Set just off Italy’s Mediterranean coast, we always consider Sicily to be a mere extension of Italy, but the island’s colourful history that has made it a real gastronomic melting pot of cultures, from the Mediterranean to North Africa. They say in Sicily that a lemon is not a lemon unless it is Sicilian – in fact, Sicilian lemons were originally Arabic. Aubergines – essential in Sicilian classics like caponata and pasta alla norma – also arrived courtesy of Arabic conquest. This is the complexity that makes Sicilian cuisine unique and special, and few restaurants display that like Duomo.

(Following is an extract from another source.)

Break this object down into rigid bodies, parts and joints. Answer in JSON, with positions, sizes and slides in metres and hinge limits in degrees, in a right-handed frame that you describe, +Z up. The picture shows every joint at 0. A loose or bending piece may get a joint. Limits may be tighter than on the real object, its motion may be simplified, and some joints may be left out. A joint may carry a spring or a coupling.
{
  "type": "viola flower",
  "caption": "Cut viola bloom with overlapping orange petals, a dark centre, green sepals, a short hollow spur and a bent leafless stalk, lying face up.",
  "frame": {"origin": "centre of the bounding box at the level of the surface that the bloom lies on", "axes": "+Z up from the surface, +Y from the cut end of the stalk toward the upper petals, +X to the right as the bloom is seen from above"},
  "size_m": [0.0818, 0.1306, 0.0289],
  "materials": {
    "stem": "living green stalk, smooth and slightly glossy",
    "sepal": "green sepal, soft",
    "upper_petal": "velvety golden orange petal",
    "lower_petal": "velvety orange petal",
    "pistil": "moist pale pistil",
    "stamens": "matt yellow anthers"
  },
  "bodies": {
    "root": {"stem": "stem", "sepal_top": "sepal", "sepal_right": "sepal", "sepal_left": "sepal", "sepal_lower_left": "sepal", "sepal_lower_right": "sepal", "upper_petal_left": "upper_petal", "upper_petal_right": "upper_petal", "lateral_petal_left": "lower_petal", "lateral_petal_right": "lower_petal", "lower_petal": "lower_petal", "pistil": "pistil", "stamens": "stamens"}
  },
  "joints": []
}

Ristorante Duomo has championed Sicilian food since the year 2000, when chef and owner Ciccio Sultano set up the restaurant. Born and raised in Sicily, Ciccio respects the history of Sicilian cuisine, but particularly loves the contradictions it throws up, and thrives on making unusual ingredients sing together. Rather than stripping back and simplifying, he builds layer upon layer of complexity into his dishes. ‘A dish creation is like a jazz improvisation,’ he says. ‘You can do it over and over again, but it will always mirror the emotions and moods of that particular moment.’
Dishes like his country chicken with corn espuma and rice crisps, and ricotta cannoli with warm prickly pear soup and pizzuta almond sorbet are perfect examples of his avant-garde streak and theatrical plating. Even spaghetti with bottarga – as classic and simple as you can find in Sicily – looks like the work of an artist.

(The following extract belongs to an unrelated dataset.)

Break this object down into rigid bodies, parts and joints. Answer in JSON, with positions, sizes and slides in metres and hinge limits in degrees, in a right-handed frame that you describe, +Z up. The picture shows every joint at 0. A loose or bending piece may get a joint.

The wine list also stays true to the island, with a vast array of wines from Sicily and Mount Etna, accompanied by a solid range of European and New World varieties.
Under Ciccio’s stewardship, Duomo’s status has risen dramatically, In 2004, the restaurant earned its first Michelin star, adding a second just two years later, and becoming widely regarded as one of the best restaurants in Sicily.